Determine how many lines contain the string "this" and reply with that number alone.

Raw records:
----------------
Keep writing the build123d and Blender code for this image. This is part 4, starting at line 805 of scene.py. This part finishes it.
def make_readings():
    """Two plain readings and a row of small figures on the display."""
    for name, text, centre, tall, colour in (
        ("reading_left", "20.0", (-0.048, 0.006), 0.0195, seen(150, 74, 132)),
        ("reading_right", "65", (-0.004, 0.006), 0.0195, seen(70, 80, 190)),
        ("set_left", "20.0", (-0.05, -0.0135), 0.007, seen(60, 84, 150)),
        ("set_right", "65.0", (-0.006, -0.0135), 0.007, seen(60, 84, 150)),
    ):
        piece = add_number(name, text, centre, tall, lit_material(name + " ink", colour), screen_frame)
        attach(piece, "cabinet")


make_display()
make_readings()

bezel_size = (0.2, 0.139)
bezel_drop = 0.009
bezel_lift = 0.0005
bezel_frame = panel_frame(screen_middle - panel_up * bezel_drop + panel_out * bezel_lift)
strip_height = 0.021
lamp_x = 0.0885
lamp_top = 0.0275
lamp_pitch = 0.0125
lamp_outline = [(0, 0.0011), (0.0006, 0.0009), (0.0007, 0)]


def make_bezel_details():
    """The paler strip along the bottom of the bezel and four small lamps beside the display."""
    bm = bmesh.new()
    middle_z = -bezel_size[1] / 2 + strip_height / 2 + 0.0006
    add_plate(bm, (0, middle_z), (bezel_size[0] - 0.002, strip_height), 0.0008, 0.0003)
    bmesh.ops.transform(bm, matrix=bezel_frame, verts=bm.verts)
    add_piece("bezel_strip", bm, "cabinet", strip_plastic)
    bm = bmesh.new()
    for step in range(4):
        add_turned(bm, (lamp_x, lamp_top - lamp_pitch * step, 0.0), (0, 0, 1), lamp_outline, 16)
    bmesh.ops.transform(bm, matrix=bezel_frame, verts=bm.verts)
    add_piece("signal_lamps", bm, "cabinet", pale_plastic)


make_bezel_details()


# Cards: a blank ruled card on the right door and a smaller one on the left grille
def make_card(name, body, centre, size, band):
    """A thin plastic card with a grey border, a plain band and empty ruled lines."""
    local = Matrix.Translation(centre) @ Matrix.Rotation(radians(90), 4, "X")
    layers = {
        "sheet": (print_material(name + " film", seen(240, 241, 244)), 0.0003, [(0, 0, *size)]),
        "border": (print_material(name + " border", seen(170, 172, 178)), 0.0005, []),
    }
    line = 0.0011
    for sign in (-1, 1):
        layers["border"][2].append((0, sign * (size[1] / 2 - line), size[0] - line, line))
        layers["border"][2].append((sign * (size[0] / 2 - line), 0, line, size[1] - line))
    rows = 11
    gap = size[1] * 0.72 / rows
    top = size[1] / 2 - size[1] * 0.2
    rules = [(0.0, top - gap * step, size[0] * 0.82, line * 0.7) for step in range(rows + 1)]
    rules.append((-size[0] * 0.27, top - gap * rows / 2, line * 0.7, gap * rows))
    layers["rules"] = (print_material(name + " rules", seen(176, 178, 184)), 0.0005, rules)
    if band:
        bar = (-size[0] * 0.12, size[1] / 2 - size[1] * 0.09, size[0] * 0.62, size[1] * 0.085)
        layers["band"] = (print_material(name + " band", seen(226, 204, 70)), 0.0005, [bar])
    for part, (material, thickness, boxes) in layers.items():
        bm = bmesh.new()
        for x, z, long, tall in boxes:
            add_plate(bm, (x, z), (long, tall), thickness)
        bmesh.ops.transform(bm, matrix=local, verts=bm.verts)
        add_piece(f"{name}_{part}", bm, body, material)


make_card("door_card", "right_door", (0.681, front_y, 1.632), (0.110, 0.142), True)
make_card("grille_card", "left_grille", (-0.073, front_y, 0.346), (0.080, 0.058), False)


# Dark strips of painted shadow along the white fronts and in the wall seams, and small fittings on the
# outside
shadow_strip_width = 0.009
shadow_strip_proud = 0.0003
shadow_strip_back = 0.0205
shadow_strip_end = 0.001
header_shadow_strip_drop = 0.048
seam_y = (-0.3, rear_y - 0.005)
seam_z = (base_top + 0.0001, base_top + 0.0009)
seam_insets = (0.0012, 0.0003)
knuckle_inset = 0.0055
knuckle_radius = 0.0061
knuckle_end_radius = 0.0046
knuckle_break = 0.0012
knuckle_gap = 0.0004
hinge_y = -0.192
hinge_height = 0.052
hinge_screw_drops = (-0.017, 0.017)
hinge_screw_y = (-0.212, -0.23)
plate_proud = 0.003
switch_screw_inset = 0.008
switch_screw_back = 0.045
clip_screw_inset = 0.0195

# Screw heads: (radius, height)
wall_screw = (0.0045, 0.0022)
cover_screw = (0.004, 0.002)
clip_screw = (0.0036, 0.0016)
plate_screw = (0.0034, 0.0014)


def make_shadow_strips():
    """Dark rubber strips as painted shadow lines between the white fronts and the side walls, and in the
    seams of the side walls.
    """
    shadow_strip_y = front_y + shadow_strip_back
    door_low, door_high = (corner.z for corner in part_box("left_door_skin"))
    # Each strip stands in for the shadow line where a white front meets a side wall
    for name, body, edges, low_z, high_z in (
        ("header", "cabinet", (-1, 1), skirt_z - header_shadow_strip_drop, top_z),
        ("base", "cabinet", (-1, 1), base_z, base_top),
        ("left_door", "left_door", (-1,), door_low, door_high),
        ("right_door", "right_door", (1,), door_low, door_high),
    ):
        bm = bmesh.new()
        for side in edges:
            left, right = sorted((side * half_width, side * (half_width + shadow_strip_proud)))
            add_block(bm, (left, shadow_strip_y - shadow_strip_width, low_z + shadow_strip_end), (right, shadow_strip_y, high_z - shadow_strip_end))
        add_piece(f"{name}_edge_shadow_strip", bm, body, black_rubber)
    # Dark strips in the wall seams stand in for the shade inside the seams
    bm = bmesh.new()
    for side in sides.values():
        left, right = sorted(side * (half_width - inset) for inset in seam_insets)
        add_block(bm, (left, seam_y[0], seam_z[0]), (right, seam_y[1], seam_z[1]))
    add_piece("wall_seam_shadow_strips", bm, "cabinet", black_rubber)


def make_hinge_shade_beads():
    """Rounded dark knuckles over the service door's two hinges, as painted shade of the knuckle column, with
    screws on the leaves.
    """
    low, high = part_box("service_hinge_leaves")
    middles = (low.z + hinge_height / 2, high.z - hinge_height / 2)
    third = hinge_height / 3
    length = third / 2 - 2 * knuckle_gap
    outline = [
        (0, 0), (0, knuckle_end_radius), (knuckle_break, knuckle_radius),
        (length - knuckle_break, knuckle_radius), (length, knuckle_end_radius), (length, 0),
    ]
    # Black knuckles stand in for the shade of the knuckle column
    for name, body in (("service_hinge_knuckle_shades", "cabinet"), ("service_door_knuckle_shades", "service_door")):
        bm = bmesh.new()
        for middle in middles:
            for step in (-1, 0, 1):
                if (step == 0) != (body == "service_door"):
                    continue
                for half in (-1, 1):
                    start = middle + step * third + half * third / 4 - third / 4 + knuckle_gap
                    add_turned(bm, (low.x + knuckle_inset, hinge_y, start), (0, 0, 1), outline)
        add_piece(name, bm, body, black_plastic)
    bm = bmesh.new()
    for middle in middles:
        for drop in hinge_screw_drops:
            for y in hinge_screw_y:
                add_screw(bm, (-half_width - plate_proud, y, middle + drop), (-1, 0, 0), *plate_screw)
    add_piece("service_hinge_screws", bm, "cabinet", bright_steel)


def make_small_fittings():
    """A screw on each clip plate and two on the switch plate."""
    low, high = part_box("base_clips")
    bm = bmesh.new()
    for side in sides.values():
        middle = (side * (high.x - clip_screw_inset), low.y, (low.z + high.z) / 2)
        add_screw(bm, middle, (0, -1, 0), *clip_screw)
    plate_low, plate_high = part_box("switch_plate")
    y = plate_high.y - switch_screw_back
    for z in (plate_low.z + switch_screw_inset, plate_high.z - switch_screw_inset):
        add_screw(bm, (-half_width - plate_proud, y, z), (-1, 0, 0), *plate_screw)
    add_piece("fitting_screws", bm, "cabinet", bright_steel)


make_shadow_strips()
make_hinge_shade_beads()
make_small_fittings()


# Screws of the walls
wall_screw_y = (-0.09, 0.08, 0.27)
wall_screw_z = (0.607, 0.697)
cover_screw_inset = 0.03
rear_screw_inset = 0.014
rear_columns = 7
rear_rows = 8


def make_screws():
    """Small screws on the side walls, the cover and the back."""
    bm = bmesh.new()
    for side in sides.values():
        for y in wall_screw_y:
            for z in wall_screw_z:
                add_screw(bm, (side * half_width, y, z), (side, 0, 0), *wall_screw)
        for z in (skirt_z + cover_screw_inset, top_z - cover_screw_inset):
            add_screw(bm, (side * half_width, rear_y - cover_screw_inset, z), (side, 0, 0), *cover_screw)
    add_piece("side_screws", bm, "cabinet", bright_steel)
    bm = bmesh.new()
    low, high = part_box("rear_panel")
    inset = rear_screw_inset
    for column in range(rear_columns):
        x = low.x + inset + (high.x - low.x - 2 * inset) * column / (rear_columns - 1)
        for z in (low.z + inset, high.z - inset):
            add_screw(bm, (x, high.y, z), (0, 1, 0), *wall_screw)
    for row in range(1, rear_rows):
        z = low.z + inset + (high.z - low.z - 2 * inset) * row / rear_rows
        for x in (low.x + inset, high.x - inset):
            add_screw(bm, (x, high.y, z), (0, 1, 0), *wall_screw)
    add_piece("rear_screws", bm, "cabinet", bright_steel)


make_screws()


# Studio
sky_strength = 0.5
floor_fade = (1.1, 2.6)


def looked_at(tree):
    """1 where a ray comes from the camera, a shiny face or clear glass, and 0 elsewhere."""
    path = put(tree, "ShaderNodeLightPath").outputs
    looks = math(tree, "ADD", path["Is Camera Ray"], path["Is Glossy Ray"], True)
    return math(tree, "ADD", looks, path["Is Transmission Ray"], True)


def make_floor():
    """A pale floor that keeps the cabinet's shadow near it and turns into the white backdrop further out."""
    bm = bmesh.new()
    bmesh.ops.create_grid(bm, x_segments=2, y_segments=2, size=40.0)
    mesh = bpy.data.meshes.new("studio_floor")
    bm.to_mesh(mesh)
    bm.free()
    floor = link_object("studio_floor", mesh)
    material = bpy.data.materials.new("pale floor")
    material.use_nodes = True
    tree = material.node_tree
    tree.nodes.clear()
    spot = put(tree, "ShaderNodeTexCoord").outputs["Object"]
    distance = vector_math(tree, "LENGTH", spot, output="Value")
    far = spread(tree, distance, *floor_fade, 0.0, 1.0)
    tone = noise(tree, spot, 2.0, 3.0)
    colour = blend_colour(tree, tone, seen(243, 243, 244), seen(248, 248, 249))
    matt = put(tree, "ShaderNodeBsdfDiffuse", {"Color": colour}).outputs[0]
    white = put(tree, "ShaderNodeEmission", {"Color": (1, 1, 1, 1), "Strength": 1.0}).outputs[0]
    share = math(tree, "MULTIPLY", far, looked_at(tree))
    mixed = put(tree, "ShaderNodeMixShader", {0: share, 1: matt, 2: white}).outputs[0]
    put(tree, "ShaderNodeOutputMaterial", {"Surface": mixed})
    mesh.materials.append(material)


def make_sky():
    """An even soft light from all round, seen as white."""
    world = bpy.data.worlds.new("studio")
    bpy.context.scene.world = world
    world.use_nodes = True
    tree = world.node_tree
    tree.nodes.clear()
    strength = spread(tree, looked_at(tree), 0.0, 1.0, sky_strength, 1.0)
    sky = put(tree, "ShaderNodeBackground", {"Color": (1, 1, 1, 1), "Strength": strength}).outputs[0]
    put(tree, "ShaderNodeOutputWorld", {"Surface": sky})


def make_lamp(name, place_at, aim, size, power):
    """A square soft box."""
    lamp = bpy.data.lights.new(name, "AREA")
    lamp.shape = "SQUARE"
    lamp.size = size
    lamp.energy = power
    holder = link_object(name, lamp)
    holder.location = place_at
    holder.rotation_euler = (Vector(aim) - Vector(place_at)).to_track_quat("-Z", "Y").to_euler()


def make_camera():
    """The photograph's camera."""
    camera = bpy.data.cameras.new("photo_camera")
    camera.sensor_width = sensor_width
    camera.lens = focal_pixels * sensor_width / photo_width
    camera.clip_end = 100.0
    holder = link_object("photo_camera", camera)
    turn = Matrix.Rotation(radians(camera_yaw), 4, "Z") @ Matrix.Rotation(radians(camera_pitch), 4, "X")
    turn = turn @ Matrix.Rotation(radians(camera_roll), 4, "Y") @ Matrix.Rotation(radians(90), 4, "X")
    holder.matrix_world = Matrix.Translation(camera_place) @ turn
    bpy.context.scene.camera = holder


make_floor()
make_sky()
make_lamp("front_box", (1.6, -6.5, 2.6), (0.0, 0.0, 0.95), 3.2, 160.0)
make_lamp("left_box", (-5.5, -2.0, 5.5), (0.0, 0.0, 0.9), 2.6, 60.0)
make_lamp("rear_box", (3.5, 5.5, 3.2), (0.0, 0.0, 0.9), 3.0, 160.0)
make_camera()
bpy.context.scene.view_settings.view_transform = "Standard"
----------------
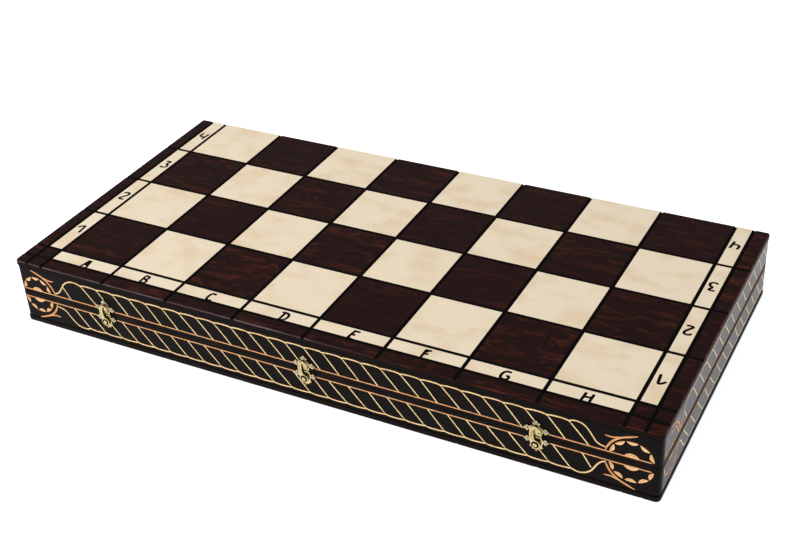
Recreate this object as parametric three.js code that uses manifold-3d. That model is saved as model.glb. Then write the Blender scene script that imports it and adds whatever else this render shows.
----------------
Task answer:
2